La transición final de paradigmas teológicos se da cuando la protagonista y su abuela se encuentran frente a una nueva imagen de Dios: el agua del río, “agua de amor viva”, que corre, se mueve y transforma el dolor de la abuela y de toda la familia en energía nueva. Regresan juntas a ver las ruinas de la casa y por un momento no saben cómo reconstruirla, pero luego suenan las campanas de una iglesia transformada, aquella que recordemos Luisa levantó y cambió de lugar, y llega la multitud diciendo: “No tenemos dones, pero somos muchos”. En este nuevo mundo los poderes de Dios son las manos de una comunidad donde todos sus miembros tienen valor y pueden ser plenamente sí mismos en toda su diversidad; donde lo que se ha destruído es esa jerarquía de elegidos con “dones” para controlarlo todo.
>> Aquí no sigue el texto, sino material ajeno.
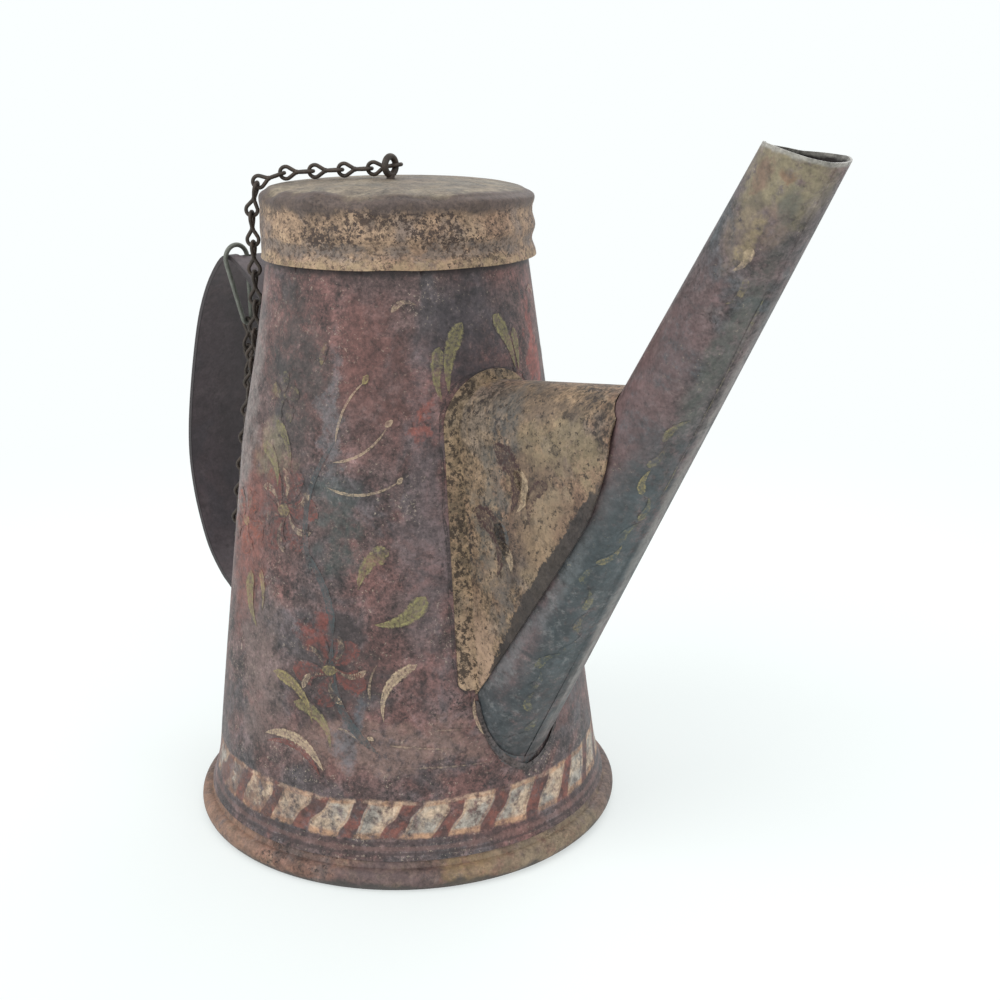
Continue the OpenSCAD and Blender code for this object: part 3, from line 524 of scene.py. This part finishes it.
def wire_iron(name, hexes, seed):
    """Iron wire, dull and dark from handling, with a little rust in its hollows."""
    made, tree, where = new_material(name)
    fine = put(tree, "TexNoise", sized(where, 0.5, seed + 1, 4, 0.7))
    patch = put(tree, "MapRange", rise(put(tree, "TexNoise", sized(where, 3, seed, 5, 0.65)), 0.42, 0.62))
    colour = put(tree, "Mix", {0: patch, 6: srgb(hexes[0]), 7: srgb(hexes[1])})
    colour = put(tree, "Mix",
                 {0: put(tree, "MapRange", rise(fine, 0.5, 0.72, 0.5)), 6: colour, 7: srgb(hexes[2])})
    rough = put(tree, "Math ADD", (0.45, put(tree, "Math MULTIPLY", (fine, 0.3))))
    finish_material(tree, colour, rough, fine, 0.1 * MM, metal=0.55)
    return made


can = paint("worn maroon paint with rope band", can_surface)
spout = paint("worn slate and maroon paint", spout_surface)
lid = paint("rust-speckled buff paint", lid_surface)
brace = paint("rust-speckled sand paint", brace_surface)
bead = paint("rubbed brown paint", bead_surface)
handle = paint("dark umber paint", handle_surface)
# Tinplate that was never painted: grey-brown and dull, spotted where the tin has gone
tin = paint("dull old tinplate", lambda tree, where: worn(tree, where, TIN, 91))
# Soft solder brushed over with the can's paint: darker and more pitted than the sheet beside it
solder = paint("painted-over solder", lambda tree, where: worn(tree, where, SOLDER, 95))
chain_iron = wire_iron("dark iron wire", ["#423c37", "#4e443d", "#675a4c"], 101)
hook_iron = wire_iron("grey-green iron wire", ["#6f7169", "#7e8078", "#565249"], 111)

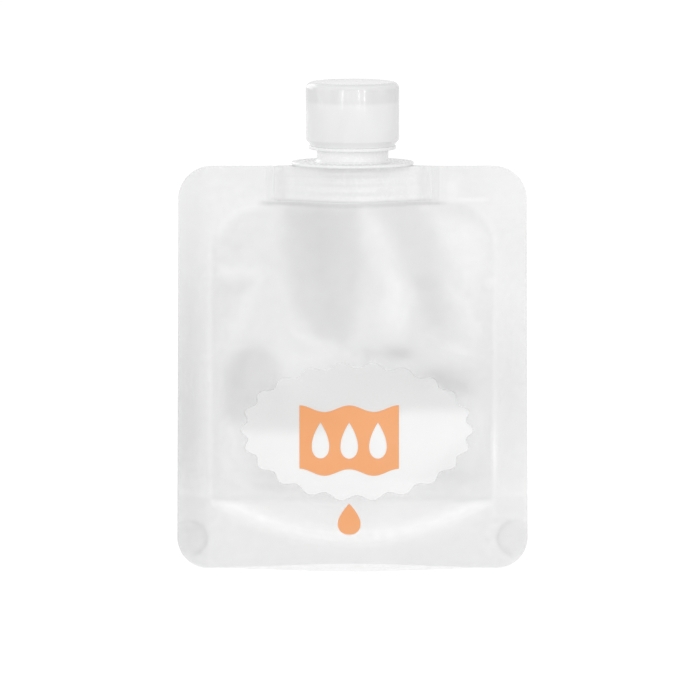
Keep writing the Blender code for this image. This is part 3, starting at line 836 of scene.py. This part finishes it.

Y aquí quiero dar una puntada final: Cuando pienso en el futuro del proceso de paz en Colombia, creo que es necesario un cambio radical en la iglesia. Ignorar que existe y que tiene poder no es suficiente, porque así no querramos y sin importar nuestras creencias, respiramos, vivimos y encarnamos el paradigma teológico arraigado en nuestra cultura. Finalmente, tal como lo muestra la película, el futuro de una iglesia transformada que sirva de base a una Colombia en paz está en las mujeres y en las mujeres jóvenes: su resiliencia, capacidad de escucha, creatividad y liderazgo no solo en lo político sino también en cuestiones del espíritu, son fundamentales y están íntimamente ligados a la paz, la justicia y la reparación que necesitamos para la reconstrucción de nuestra sociedad.